Read More: Cryptocurrencies in India: Ban or Regulation? – Explained, pointwise
What should be done going ahead?

First, A viable approach for India is in taking the industry and the investor into confidence by allowing anti-money laundering (AML) authorities visibility over VDA transactions, and the power to impose controls upon them and prosecute in the event of any misuse.

Second, The concerns around the misuse of VDAs for illicit activities require careful legislative responses and forward-looking regulatory mechanisms. The present concerns related to VDAs stem from lack of reporting and transparency norms, and an absence of international consensus on regulatory design. G20 provides a suitable platform to develop an understanding and consensus regarding regulation of VDAs. The Government has taken a positive approach by pushing this matter as a priority for G20 Finance track.
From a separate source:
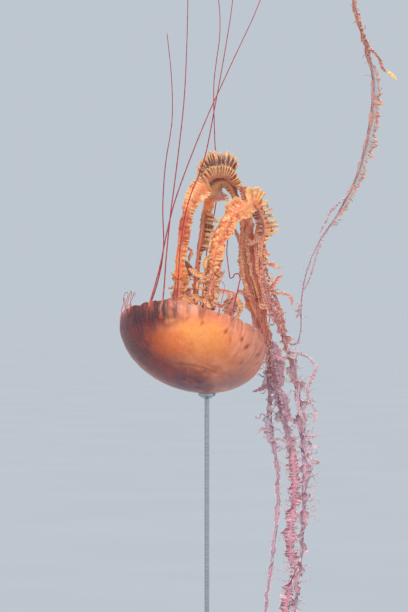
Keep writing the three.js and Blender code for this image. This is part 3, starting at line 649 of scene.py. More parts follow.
# Lobes, films and threads that hang free of the wings: look, pitch and depth of the frills, end, and a route
# whose rows hold x, y, z and how far the lobe reaches to both sides, or to its left and its right.
LOBES = [
    ("shell", 5, 1.4, 60, [(-5, -34, 712, 1, 2), (4, -42, 713, 4, 5), (11, -46, 722, 5),
        (9, -46, 733, 1, 2)]),
    ("cup", 9, 0.5, 35, [(2, -30, 684, 4), (8, -38, 694, 9), (14, -43, 706, 11), (18, -44, 717, 9),
        (20, -44, 726, 6), (21, -43, 732, 3)]),
    ("petal", 4, 1.2, 50, [(9, -39, 690, 0), (20, -41, 687, 2, 4), (27, -44, 698, 2, 5),
        (29, -45, 711, 2, 5), (26, -45, 723, 2, 4), (22, -44, 732, 1)]),
    ("petal", 4, 1.4, 40, [(-31, -34, 718, 4), (-41, -40, 724, 6), (-50, -44, 729, 1)]),
    ("petal", 4, 1.4, 30, [(-30, -30, 756, 3), (-44, -42, 765, 4, 5), (-57, -44, 773, 1.5, 2)]),
    ("join", 4, 1, 20, [(-32, -30, 755, 2), (-41, -40, 749, 2), (-42, -42, 742, 2), (-36, -38, 740, 2),
        (-28, -32, 742, 2)]),
    ("stem", 5, 0.8, 30, [(-71, -30, 753, 3), (-80, -36, 760, 3, 2), (-87, -40, 768, 0.6)]),
    ("stem", 5, 0.8, 30, [(-71, -34, 753, 3), (-66, -40, 760, 2, 3), (-62, -43, 769, 0.6)]),
    ("frill", 5, 1.2, 60, [(-56, -20, 786, 1), (-54, -24, 794, 3), (-52, -25, 803, 3),
        (-54, -22, 812, 0.8)]),
    ("dusk", 8, 1.6, 30, [(-58, -14, 745, 3), (-56, -16, 771, 8), (-54, -14, 792, 2)]),
    ("petal", 4, 1.6, 80, [(-17, -38, 795, 3), (-27, -44, 790, 5), (-29, -46, 775, 5),
        (-27, -42, 768, 2, 1.5)]),
    ("petal", 4, 1.4, 50, [(-15, -38, 792, 3), (-5, -46, 790, 5, 4), (3, -48, 792, 1)]),
    ("petal", 4, 1.4, 70, [(-14, -36, 771, 3), (-8, -44, 766, 5, 4), (-1, -46, 762, 4, 3),
        (-3, -44, 756, 1)]),
    ("petal", 4, 1.4, 60, [(-15, -34, 751, 3), (-8, -42, 748, 5, 4), (-5, -44, 744, 1)]),
    ("petal", 4, 1.4, 50, [(-22, -38, 728, 3), (-28, -46, 722, 4, 5), (-25, -48, 712, 4),
        (-18, -48, 706, 1)]),
    ("petal", 4, 1.3, 50, [(-70, -32, 722, 2), (-62, -42, 724, 5, 4), (-54, -44, 718, 5, 4),
        (-47, -44, 712, 1)]),
    ("petal", 4, 1.3, 50, [(-71, -34, 738, 2), (-62, -42, 740, 4, 3), (-56, -44, 746, 1)]),
    ("shell", 5, 1.5, 60, [(34, 20, 822, 2), (45, 12, 816, 5, 4), (57, 12, 819, 4), (68, 16, 824, 1)]),
    ("sinew", 6, 0.8, 30, [(13, -31, 856, 2), (19, -12, 846, 2), (26, 6, 832, 2, 3), (32, 18, 810, 3),
        (34, 22, 785, 3), (38, 28, 754, 3), (49, 36, 720, 3), (61, 44, 690, 1)]),
    ("sinew", 6, 0.8, 30, [(44, 16, 846, 1), (42, 16, 832, 4, 3), (44, 18, 805, 3), (49, 24, 771, 3, 2),
        (60, 32, 734, 2), (70, 42, 690, 1)]),
    ("sinew", 6, 0.8, 30, [(60, 12, 868, 1), (58, 16, 836, 2), (57, 18, 814, 3), (60, 22, 785, 3),
        (66, 28, 751, 3), (78, 36, 712, 3), (88, 44, 683, 1)]),
    ("shell", 5, 1.4, 50, [(52, 24, 716, 1), (40, 16, 730, 3), (30, 12, 735, 3), (26, 12, 730, 1)]),
    ("shell", 5, 1.2, 40, [(58, 28, 712, 2), (70, 22, 708, 3), (80, 26, 708, 1)]),
    ("comb", 5, 1.5, 50, [(64, 14, 805, 2), (74, 8, 800, 4), (83, 8, 796, 1.5)]),
    ("shell", 5, 1, 50, [(70, 14, 786, 2), (86, 10, 780, 3), (94, 8, 776, 2), (104, 8, 777, 0.6)]),
    ("shell", 4, 1.2, 80, [(102, 12, 762, 1), (95, 8, 758, 5), (88, 6, 746, 5), (84, 10, 738, 2)]),
    ("shell", 5, 1.2, 50, [(82, 16, 736, 2), (98, 10, 732, 2, 3), (113, 8, 730, 2), (119, 8, 722, 2, 3),
        (119, 10, 710, 1)]),
    ("veil", 12, 0.8, 20, [(66, 30, 776, 2), (86, 26, 736, 2), (104, 26, 690, 2, 3), (119, 34, 650, 2)]),
    ("thread", 4, 1.4, 70, [(137, 112, 716, 1), (135, 108, 706, 2, 3), (133, 108, 696, 3, 2),
        (129, 112, 689, 1)]),
    ("thread", 4, 1.2, 70, [(136, 112, 706, 1), (129, 106, 702, 2), (124, 106, 705, 1)]),
    ("comb", 5, 1.6, 60, [(32, 24, 894, 3), (37, 16, 908, 5), (44, 14, 914, 1)]),
    ({0: "trunk", 56: "trunk", 61: "spark"}, 6, 0.9, 35, [(252, 60, 1160, 1.5), (262, 60, 1146, 2),
        (272, 60, 1134, 2, 2.5), (275, 60, 1122, 2), (284, 60, 1112, 1.5), (289, 58, 1110, 3),
        (297, 56, 1103, 2, 3), (300, 55, 1098, 1)]),
    ("thread", 7, 1.4, 60, [(136, 46, 640, 2), (148, 36, 622, 1.5), (160, 32, 608, 3), (154, 30, 588, 3, 2),
        (146, 34, 562, 4, 3), (152, 34, 546, 1.5), (161, 30, 528, 1.2, 2), (159, 30, 516, 3),
        (156, 30, 508, 1)]),
    ("thread", 9, 1, 40, [(128, 48, 612, 1.2), (132, 40, 570, 1.2), (129, 38, 552, 3), (133, 38, 530, 4),
        (142, 36, 508, 1.5), (146, 36, 486, 1.5, 3)]),
    ("curl", 6, 1.6, 90, [(80, 60, 574, 3), (66, 52, 568, 5, 4), (53, 50, 563, 1.5)]),
    ("thread", 6, 1.4, 60, [(82, 58, 494, 3), (70, 50, 500, 3), (60, 48, 492, 1)]),
    ("thread", 6, 1.2, 60, [(73, 52, 490, 1.5), (80, 48, 478, 2), (92, 48, 482, 2), (108, 50, 478, 2),
        (114, 54, 470, 1)]),
    ("thread", 7, 1.2, 60, [(142, 38, 492, 2), (156, 32, 486, 3, 2), (167, 30, 490, 1)]),
    ("thread", 7, 1, 50, [(150, 36, 470, 2), (156, 32, 448, 2), (165, 30, 444, 2), (150, 34, 438, 2)]),
    ("curl", 6, 1.4, 80, [(124, 62, 420, 3), (138, 54, 412, 3), (148, 52, 416, 1)]),
    ("tail", 8, 1, 15, [(84, 62, 652, 5), (92, 60, 636, 8), (97, 60, 618, 9), (101, 60, 600, 8),
        (103, 60, 584, 5), (104, 60, 572, 2, 1.5)]),
    ("curl", 5, 0.9, 30, [(88, 52, 626, 2), (96, 50, 622, 3, 4), (106, 47, 620, 3, 4), (114, 46, 624, 2)]),
    ("tail", 8, 0.9, 15, [(100, 55, 574, 3), (106, 55, 556, 7), (110, 54, 538, 7), (114, 54, 520, 5),
        (116, 54, 508, 2, 1.5)]),
    ("thread", 6, 1, 40, [(222, 86, 900, 1), (205, 84, 890, 1, 1.5), (190, 86, 876, 1, 1.5),
        (178, 90, 852, 1, 1.5), (167, 92, 832, 0.5)]),
    ("thread", 6, 0.8, 30, [(174, 102, 822, 0.8), (166, 103, 805, 1), (159, 106, 778, 1),
        (151, 109, 754, 1), (144, 112, 731, 0.6)]),
]
LOBE_SETTINGS = {
    "rib": 0.45, "slow": 1.2, "slow_pitch": 22, "ragged": 0.25, "loose": 30, "twist": 24, "meander": 0.5,
    "tooth": 0.16, "pucker": 0.15, "lump": 4, "hold": 0.45,
}
LOW_LOBES = 700.0  # the lobes that start below this height make a piece of their own
BROAD_END = 4.0  # an end that reaches this far to both sides together grows into an arm, and others are tips
MIDDLE_STEP = 2.0  # between the places on an arm where a lobe can grow
ROOT_DEPTH = 12.0  # how far an arm's skin starts inside the mouth's stalk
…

Third, The financial institutions, fintech, regulators, consumers, and government need to join forces to have a fair and comprehensive regulation benefitting every stakeholder.

Fourth, Development of adequate financial and technology literacy programs (e.g., through initiatives at different education levels, tailored communication, and outreach programs) should be considered.

Conclusion

The technology surrounding the financial sector (blockchains, cryptocurrencies, VDAs) has been evolving rapidly. While these technologies have several benefits, their misuse (money laundering, terror financing, financial frauds) pose a big threat. Complexity and ever evolving nature of technology makes their regulation a major challenge to the regulatory authorities. A coordinated effort at the global level is necessary for this purpose. India currently has two crypto unicorns operating domestically, and is home to major VDA players and a thriving community with 25+ million people, making it all more important to regulate the sector. In addition to the domestic efforts, the Government of India should take a lead in guiding the discourse on the global regulation of VDAs.